Started Japanese self-study at 18
Graduated from Sorbonne University (INALCO, Interpretation-translation course)
30 years of translation in Japan
As part of JLPP project (Agency for Cultural Affairs), translated Mariko Koike’s “A Capella” and Hiroyuki Itsuki’s “The Kingdom of Wind” in French.
While managing for approx. 30 years the Tokyo translation company Omnitec Japan*, mainly from Okinawa, then from Matsuyama in Shikoku, I tried to give higher importance to the country where I live than to the rest of the world, and more importance to local places in Japan than large cities, striving to keep a good contact with nature and local people.

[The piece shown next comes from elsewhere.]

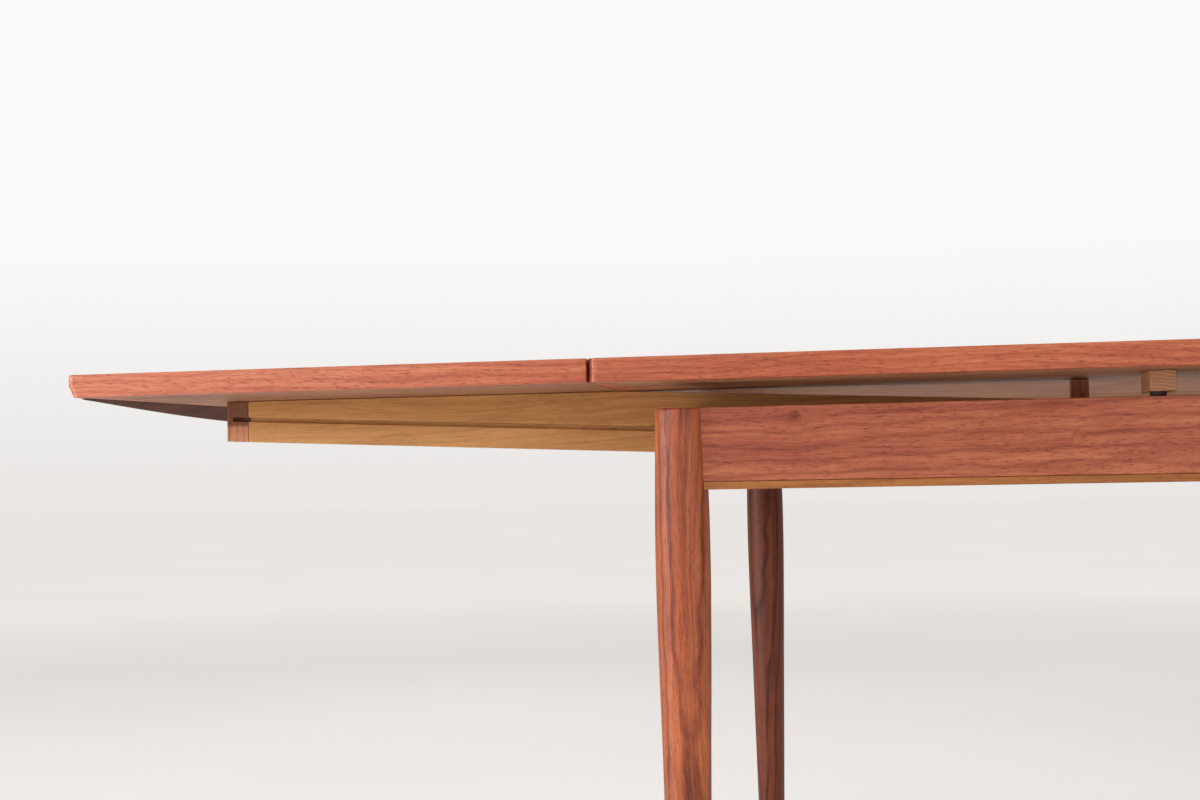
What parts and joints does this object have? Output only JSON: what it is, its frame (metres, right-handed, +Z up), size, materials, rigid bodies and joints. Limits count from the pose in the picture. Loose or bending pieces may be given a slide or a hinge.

Writing a series of articles for local magazines concerning the rehabilitation of a 300 years old house, and through radio and TV interviews, I try to foster a better recognition of the real meaning of human “local” language in Japan, in the turmoil of globalization.
「Ko-to-ba, quiet language revolution for the design of SLOC societies
introducing SLOC lifestyle experience」
“Soaked” as we are in the values of modern global societies, we seem to consider that “thinking things” and “human communication” are the main functions of our languages. In fact, this linguistic evolution is the main reason behind the difficulties our societies encounter in their purpose to be sustainable. Why? Because, while being fundamental elements of our behaviour, these two functions have nothing to do with nature.
In the course of 30 years in Japan, through the characteristics of Japanese ko-to-ba (“language”), Jean-Marc Weiss discovers the real, natural and universal function of our languages, a function that precisely allows a better design of natural and sustainable societies.
Through professional translation achieved while rehabilitating a 300 years’ old house in a remote island, JM Weiss shows how ko-to-ba attitudes can re-design life and society in a quite valuable, universal and enjoyable way.